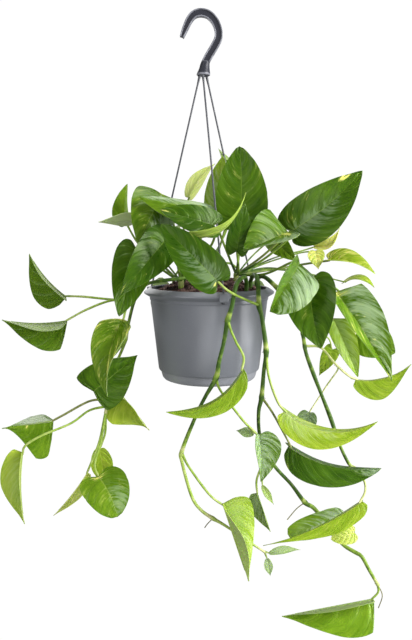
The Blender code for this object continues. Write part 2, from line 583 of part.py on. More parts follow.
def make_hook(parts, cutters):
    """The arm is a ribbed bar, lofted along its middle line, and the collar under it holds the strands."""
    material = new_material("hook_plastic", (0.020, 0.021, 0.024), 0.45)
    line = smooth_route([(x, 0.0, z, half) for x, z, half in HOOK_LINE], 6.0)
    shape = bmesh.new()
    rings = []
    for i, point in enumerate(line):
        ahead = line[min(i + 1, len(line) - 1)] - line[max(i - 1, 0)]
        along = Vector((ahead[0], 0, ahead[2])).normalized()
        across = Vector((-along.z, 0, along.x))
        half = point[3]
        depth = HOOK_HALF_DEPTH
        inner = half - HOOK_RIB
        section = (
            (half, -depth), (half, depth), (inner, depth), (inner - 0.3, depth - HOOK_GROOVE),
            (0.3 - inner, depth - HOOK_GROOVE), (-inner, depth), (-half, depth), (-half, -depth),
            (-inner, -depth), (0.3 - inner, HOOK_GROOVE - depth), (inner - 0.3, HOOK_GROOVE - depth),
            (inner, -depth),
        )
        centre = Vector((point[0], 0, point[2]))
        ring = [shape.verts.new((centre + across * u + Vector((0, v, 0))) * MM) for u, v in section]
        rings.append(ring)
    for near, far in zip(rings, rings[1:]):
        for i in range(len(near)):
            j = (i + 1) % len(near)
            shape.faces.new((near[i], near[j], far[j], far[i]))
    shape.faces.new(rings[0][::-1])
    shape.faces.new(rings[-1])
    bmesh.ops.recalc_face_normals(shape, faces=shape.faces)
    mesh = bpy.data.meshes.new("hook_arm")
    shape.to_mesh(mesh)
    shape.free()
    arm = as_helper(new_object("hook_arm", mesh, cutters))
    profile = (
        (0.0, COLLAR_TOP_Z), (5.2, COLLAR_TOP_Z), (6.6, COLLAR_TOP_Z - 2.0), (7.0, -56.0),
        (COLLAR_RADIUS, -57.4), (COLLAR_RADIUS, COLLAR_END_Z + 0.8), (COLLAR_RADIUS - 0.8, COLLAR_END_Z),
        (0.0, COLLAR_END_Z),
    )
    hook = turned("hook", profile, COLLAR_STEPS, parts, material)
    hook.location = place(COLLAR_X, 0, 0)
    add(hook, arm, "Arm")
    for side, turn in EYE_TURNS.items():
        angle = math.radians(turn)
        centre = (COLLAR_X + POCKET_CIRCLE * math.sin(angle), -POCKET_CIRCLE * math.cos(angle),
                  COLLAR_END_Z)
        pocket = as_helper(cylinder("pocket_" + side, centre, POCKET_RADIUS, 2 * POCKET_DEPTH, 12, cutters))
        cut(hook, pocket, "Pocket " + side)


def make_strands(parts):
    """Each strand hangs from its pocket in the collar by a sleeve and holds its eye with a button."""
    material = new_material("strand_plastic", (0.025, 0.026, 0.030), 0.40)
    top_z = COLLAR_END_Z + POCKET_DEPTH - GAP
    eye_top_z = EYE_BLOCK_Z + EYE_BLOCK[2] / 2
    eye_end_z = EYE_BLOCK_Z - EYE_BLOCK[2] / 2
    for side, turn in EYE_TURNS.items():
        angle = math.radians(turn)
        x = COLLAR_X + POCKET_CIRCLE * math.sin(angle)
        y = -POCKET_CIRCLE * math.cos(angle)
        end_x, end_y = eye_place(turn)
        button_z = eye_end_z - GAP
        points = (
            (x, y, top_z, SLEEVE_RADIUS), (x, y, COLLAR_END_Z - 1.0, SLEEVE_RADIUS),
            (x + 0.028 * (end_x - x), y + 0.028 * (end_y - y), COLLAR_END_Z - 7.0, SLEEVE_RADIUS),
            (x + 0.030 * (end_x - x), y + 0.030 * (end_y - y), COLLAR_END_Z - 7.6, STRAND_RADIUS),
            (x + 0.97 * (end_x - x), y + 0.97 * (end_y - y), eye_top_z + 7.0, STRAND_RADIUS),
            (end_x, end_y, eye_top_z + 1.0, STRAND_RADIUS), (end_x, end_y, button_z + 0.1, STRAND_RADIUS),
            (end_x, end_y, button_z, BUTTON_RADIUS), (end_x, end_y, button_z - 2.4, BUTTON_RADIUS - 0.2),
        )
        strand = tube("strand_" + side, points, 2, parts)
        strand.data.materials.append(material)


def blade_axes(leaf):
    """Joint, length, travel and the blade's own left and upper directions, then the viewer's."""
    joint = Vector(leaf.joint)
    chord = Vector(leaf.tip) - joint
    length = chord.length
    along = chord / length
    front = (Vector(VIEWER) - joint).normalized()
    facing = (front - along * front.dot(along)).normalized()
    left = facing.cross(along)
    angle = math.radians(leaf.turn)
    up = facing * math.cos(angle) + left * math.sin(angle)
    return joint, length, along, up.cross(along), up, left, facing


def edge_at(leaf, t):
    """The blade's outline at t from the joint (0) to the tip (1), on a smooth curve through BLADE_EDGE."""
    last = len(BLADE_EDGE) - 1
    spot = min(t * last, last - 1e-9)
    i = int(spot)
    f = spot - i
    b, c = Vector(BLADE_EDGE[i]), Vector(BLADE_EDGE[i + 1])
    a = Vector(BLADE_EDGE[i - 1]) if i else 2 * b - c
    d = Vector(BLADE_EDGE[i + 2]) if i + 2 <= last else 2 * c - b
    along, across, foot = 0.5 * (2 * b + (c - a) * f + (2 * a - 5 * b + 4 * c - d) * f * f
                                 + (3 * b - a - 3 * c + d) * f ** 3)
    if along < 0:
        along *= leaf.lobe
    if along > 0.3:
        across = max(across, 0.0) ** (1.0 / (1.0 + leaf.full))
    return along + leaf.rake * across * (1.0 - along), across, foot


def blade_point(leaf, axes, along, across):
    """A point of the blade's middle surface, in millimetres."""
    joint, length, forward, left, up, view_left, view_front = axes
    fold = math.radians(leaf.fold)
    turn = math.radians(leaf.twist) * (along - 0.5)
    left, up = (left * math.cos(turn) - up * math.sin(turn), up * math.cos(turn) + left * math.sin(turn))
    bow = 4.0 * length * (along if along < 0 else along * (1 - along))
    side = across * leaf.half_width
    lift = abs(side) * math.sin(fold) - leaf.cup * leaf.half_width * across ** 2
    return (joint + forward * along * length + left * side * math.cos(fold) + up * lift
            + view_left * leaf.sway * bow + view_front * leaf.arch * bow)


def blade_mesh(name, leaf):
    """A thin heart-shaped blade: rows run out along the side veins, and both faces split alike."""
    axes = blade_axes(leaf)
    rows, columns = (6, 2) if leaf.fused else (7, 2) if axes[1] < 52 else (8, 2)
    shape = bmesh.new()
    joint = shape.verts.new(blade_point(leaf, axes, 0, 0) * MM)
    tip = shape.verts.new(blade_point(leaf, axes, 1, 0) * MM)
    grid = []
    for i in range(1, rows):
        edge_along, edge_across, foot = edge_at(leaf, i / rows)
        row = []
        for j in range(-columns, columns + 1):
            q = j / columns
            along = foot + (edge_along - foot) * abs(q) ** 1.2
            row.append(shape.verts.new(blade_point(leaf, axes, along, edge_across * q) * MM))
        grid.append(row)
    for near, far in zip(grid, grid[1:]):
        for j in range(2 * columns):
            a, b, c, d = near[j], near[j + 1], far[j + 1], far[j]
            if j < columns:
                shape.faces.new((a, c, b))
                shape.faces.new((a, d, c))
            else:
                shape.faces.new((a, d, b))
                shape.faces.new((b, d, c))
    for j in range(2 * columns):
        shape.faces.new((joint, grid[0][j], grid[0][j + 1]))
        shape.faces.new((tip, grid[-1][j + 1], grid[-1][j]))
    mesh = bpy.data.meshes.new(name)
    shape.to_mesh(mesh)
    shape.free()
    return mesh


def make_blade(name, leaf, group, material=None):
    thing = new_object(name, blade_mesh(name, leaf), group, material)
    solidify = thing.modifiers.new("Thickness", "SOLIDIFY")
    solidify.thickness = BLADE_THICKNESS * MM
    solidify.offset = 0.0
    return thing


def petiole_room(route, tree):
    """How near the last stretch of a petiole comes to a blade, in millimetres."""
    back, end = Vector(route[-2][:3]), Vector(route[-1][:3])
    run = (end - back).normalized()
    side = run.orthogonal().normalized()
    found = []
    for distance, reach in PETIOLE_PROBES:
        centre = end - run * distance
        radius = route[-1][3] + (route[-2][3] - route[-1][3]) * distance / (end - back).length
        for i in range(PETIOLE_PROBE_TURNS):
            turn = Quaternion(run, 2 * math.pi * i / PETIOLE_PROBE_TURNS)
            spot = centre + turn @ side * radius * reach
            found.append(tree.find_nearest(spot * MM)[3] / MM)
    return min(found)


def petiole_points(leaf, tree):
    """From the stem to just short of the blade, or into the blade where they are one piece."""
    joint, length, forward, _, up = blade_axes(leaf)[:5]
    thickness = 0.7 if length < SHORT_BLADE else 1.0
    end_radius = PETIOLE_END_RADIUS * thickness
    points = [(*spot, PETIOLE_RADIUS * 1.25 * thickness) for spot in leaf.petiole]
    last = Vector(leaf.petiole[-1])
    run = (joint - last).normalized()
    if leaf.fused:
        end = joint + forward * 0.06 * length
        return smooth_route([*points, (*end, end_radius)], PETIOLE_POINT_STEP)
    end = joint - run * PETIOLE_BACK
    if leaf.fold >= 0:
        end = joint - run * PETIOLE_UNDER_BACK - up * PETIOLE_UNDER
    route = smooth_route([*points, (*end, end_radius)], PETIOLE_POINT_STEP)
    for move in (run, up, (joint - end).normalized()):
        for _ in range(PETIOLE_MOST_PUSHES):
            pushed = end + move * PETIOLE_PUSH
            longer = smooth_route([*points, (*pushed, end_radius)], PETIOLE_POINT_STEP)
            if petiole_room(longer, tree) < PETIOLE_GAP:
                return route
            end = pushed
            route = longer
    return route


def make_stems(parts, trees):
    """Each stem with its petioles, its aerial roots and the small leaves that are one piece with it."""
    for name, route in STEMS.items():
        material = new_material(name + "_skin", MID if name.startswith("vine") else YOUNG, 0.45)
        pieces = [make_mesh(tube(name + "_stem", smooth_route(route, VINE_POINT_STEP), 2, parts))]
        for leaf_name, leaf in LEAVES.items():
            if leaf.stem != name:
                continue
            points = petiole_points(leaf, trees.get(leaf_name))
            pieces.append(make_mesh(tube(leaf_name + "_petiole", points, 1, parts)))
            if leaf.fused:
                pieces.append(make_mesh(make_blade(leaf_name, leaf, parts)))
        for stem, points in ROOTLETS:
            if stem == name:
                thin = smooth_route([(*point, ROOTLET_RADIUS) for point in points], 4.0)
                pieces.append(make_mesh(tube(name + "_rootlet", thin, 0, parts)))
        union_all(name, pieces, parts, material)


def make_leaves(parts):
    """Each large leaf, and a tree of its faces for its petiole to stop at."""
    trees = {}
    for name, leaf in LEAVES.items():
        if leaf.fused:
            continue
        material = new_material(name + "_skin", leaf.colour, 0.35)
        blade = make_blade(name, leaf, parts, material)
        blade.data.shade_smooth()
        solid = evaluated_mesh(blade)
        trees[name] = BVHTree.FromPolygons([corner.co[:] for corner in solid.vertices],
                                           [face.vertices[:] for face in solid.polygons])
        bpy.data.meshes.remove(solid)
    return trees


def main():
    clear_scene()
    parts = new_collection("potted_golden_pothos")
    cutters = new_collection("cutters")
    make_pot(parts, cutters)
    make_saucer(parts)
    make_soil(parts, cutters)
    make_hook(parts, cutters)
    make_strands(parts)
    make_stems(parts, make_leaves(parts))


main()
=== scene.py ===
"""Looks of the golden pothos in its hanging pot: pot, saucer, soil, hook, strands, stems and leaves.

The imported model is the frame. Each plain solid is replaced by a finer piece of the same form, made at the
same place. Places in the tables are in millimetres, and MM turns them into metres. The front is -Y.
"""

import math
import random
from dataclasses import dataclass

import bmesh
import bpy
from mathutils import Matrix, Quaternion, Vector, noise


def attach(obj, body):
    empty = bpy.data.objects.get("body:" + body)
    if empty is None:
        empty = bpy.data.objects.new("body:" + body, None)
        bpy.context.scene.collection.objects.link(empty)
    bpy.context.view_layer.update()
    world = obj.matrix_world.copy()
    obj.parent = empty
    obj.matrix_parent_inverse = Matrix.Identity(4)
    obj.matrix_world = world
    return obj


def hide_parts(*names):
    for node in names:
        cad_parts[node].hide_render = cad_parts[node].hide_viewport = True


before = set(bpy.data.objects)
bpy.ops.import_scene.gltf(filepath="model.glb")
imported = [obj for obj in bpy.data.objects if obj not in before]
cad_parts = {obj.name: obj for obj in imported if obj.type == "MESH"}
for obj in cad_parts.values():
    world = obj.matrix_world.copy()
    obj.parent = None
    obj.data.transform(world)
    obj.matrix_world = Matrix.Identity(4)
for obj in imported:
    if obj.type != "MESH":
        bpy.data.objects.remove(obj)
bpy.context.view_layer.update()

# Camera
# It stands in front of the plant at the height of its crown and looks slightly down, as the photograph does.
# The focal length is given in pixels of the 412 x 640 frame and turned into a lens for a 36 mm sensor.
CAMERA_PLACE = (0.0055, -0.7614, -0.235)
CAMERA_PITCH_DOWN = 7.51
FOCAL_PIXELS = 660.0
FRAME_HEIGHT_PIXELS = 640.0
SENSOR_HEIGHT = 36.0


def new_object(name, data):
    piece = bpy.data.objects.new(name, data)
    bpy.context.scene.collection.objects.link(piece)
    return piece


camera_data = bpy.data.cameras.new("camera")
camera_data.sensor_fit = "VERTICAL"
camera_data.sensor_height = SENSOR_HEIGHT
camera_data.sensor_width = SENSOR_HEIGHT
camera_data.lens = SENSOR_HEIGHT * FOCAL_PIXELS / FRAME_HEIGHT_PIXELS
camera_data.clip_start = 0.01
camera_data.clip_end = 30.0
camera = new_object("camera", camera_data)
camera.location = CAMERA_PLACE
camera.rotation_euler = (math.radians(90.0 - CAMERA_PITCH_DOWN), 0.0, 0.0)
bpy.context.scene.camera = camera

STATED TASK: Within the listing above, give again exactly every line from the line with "make_soil(parts, cutters)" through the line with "SENSOR_HEIGHT = 36.0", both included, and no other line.

SOLVED PROBLEM:
    make_soil(parts, cutters)
    make_hook(parts, cutters)
    make_strands(parts)
    make_stems(parts, make_leaves(parts))


main()
=== scene.py ===
"""Looks of the golden pothos in its hanging pot: pot, saucer, soil, hook, strands, stems and leaves.

The imported model is the frame. Each plain solid is replaced by a finer piece of the same form, made at the
same place. Places in the tables are in millimetres, and MM turns them into metres. The front is -Y.
"""

import math
import random
from dataclasses import dataclass

import bmesh
import bpy
from mathutils import Matrix, Quaternion, Vector, noise


def attach(obj, body):
    empty = bpy.data.objects.get("body:" + body)
    if empty is None:
        empty = bpy.data.objects.new("body:" + body, None)
        bpy.context.scene.collection.objects.link(empty)
    bpy.context.view_layer.update()
    world = obj.matrix_world.copy()
    obj.parent = empty
    obj.matrix_parent_inverse = Matrix.Identity(4)
    obj.matrix_world = world
    return obj


def hide_parts(*names):
    for node in names:
        cad_parts[node].hide_render = cad_parts[node].hide_viewport = True


before = set(bpy.data.objects)
bpy.ops.import_scene.gltf(filepath="model.glb")
imported = [obj for obj in bpy.data.objects if obj not in before]
cad_parts = {obj.name: obj for obj in imported if obj.type == "MESH"}
for obj in cad_parts.values():
    world = obj.matrix_world.copy()
    obj.parent = None
    obj.data.transform(world)
    obj.matrix_world = Matrix.Identity(4)
for obj in imported:
    if obj.type != "MESH":
        bpy.data.objects.remove(obj)
bpy.context.view_layer.update()

# Camera
# It stands in front of the plant at the height of its crown and looks slightly down, as the photograph does.
# The focal length is given in pixels of the 412 x 640 frame and turned into a lens for a 36 mm sensor.
CAMERA_PLACE = (0.0055, -0.7614, -0.235)
CAMERA_PITCH_DOWN = 7.51
FOCAL_PIXELS = 660.0
FRAME_HEIGHT_PIXELS = 640.0
SENSOR_HEIGHT = 36.0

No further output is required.